* **What needs to be done**
Copy out the complete listing, word for word.
----
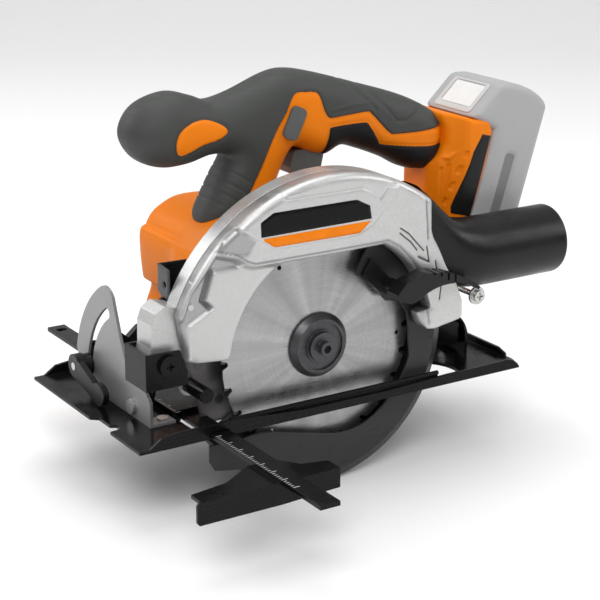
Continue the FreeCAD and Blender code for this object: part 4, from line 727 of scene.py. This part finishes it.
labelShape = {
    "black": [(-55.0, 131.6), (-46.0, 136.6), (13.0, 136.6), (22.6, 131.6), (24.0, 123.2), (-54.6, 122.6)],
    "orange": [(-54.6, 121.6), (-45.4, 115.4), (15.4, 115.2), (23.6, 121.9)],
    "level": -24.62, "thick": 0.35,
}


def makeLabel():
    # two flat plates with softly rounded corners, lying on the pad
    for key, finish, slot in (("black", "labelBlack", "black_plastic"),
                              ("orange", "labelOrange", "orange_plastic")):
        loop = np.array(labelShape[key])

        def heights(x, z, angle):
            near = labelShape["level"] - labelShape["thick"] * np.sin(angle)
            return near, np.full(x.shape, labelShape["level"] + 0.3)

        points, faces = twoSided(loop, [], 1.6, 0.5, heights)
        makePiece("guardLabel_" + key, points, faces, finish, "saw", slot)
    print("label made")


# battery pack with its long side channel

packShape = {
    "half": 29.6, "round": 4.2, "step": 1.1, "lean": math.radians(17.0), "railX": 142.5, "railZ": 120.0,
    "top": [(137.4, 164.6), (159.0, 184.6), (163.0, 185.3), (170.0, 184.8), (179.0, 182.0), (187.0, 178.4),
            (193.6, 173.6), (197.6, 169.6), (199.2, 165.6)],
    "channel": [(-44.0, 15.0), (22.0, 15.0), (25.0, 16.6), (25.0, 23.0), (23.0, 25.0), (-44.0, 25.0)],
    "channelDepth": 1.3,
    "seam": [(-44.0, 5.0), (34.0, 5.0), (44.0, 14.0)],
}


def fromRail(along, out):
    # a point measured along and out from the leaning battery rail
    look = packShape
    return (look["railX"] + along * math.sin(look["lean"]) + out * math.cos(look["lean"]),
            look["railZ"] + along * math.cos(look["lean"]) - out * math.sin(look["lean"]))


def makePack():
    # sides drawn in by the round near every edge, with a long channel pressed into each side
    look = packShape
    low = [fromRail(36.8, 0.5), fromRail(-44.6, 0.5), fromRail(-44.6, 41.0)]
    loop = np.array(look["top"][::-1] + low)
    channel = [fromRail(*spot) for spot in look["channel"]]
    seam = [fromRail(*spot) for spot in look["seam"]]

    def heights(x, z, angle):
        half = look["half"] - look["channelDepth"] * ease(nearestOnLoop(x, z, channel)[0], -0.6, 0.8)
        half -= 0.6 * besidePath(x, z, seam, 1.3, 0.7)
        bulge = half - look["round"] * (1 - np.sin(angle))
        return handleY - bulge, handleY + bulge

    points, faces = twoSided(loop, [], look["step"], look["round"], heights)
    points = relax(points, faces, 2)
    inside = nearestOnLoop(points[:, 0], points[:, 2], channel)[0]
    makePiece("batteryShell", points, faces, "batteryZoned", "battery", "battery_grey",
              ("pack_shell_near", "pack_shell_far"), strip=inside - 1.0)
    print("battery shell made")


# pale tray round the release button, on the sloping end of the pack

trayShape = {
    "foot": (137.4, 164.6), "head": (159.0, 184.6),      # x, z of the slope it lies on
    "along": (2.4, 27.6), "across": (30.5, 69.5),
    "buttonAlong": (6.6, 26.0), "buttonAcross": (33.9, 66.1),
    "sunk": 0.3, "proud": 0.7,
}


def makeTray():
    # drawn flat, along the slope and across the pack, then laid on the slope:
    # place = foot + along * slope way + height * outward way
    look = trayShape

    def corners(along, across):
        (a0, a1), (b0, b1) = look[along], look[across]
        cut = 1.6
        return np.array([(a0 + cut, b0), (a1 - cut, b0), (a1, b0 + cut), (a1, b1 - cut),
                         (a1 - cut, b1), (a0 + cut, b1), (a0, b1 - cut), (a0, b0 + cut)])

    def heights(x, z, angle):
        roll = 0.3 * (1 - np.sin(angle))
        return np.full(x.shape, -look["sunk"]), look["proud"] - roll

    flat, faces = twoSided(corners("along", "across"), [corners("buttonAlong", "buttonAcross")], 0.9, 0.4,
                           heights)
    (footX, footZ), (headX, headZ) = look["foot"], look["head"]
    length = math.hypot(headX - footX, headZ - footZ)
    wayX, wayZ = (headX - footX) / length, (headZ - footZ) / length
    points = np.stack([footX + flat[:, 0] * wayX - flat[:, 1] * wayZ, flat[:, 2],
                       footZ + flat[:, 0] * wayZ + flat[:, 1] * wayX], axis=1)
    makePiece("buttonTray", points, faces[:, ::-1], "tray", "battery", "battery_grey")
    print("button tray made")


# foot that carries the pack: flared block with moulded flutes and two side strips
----
* **Solved exercise**
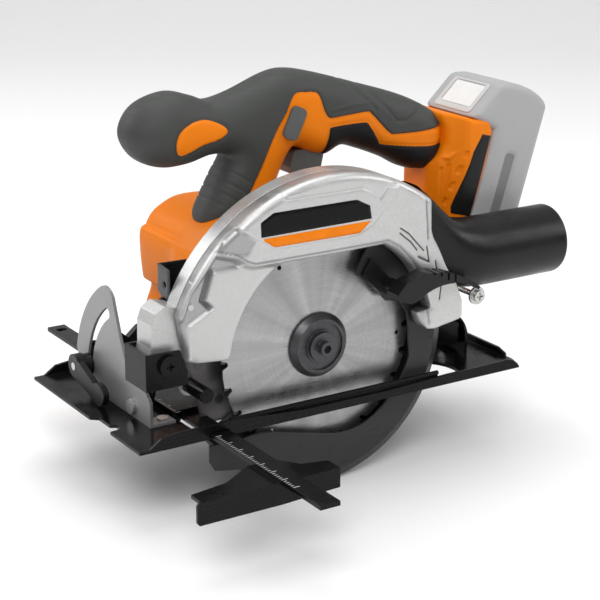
Continue the FreeCAD and Blender code for this object: part 4, from line 727 of scene.py. This part finishes it.
labelShape = {
    "black": [(-55.0, 131.6), (-46.0, 136.6), (13.0, 136.6), (22.6, 131.6), (24.0, 123.2), (-54.6, 122.6)],
    "orange": [(-54.6, 121.6), (-45.4, 115.4), (15.4, 115.2), (23.6, 121.9)],
    "level": -24.62, "thick": 0.35,
}


def makeLabel():
    # two flat plates with softly rounded corners, lying on the pad
    for key, finish, slot in (("black", "labelBlack", "black_plastic"),
                              ("orange", "labelOrange", "orange_plastic")):
        loop = np.array(labelShape[key])

        def heights(x, z, angle):
            near = labelShape["level"] - labelShape["thick"] * np.sin(angle)
            return near, np.full(x.shape, labelShape["level"] + 0.3)

        points, faces = twoSided(loop, [], 1.6, 0.5, heights)
        makePiece("guardLabel_" + key, points, faces, finish, "saw", slot)
    print("label made")


# battery pack with its long side channel

packShape = {
    "half": 29.6, "round": 4.2, "step": 1.1, "lean": math.radians(17.0), "railX": 142.5, "railZ": 120.0,
    "top": [(137.4, 164.6), (159.0, 184.6), (163.0, 185.3), (170.0, 184.8), (179.0, 182.0), (187.0, 178.4),
            (193.6, 173.6), (197.6, 169.6), (199.2, 165.6)],
    "channel": [(-44.0, 15.0), (22.0, 15.0), (25.0, 16.6), (25.0, 23.0), (23.0, 25.0), (-44.0, 25.0)],
    "channelDepth": 1.3,
    "seam": [(-44.0, 5.0), (34.0, 5.0), (44.0, 14.0)],
}


def fromRail(along, out):
    # a point measured along and out from the leaning battery rail
    look = packShape
    return (look["railX"] + along * math.sin(look["lean"]) + out * math.cos(look["lean"]),
            look["railZ"] + along * math.cos(look["lean"]) - out * math.sin(look["lean"]))


def makePack():
    # sides drawn in by the round near every edge, with a long channel pressed into each side
    look = packShape
    low = [fromRail(36.8, 0.5), fromRail(-44.6, 0.5), fromRail(-44.6, 41.0)]
    loop = np.array(look["top"][::-1] + low)
    channel = [fromRail(*spot) for spot in look["channel"]]
    seam = [fromRail(*spot) for spot in look["seam"]]

    def heights(x, z, angle):
        half = look["half"] - look["channelDepth"] * ease(nearestOnLoop(x, z, channel)[0], -0.6, 0.8)
        half -= 0.6 * besidePath(x, z, seam, 1.3, 0.7)
        bulge = half - look["round"] * (1 - np.sin(angle))
        return handleY - bulge, handleY + bulge

    points, faces = twoSided(loop, [], look["step"], look["round"], heights)
    points = relax(points, faces, 2)
    inside = nearestOnLoop(points[:, 0], points[:, 2], channel)[0]
    makePiece("batteryShell", points, faces, "batteryZoned", "battery", "battery_grey",
              ("pack_shell_near", "pack_shell_far"), strip=inside - 1.0)
    print("battery shell made")


# pale tray round the release button, on the sloping end of the pack

trayShape = {
    "foot": (137.4, 164.6), "head": (159.0, 184.6),      # x, z of the slope it lies on
    "along": (2.4, 27.6), "across": (30.5, 69.5),
    "buttonAlong": (6.6, 26.0), "buttonAcross": (33.9, 66.1),
    "sunk": 0.3, "proud": 0.7,
}


def makeTray():
    # drawn flat, along the slope and across the pack, then laid on the slope:
    # place = foot + along * slope way + height * outward way
    look = trayShape

    def corners(along, across):
        (a0, a1), (b0, b1) = look[along], look[across]
        cut = 1.6
        return np.array([(a0 + cut, b0), (a1 - cut, b0), (a1, b0 + cut), (a1, b1 - cut),
                         (a1 - cut, b1), (a0 + cut, b1), (a0, b1 - cut), (a0, b0 + cut)])

    def heights(x, z, angle):
        roll = 0.3 * (1 - np.sin(angle))
        return np.full(x.shape, -look["sunk"]), look["proud"] - roll

    flat, faces = twoSided(corners("along", "across"), [corners("buttonAlong", "buttonAcross")], 0.9, 0.4,
                           heights)
    (footX, footZ), (headX, headZ) = look["foot"], look["head"]
    length = math.hypot(headX - footX, headZ - footZ)
    wayX, wayZ = (headX - footX) / length, (headZ - footZ) / length
    points = np.stack([footX + flat[:, 0] * wayX - flat[:, 1] * wayZ, flat[:, 2],
                       footZ + flat[:, 0] * wayZ + flat[:, 1] * wayX], axis=1)
    makePiece("buttonTray", points, faces[:, ::-1], "tray", "battery", "battery_grey")
    print("button tray made")


# foot that carries the pack: flared block with moulded flutes and two side strips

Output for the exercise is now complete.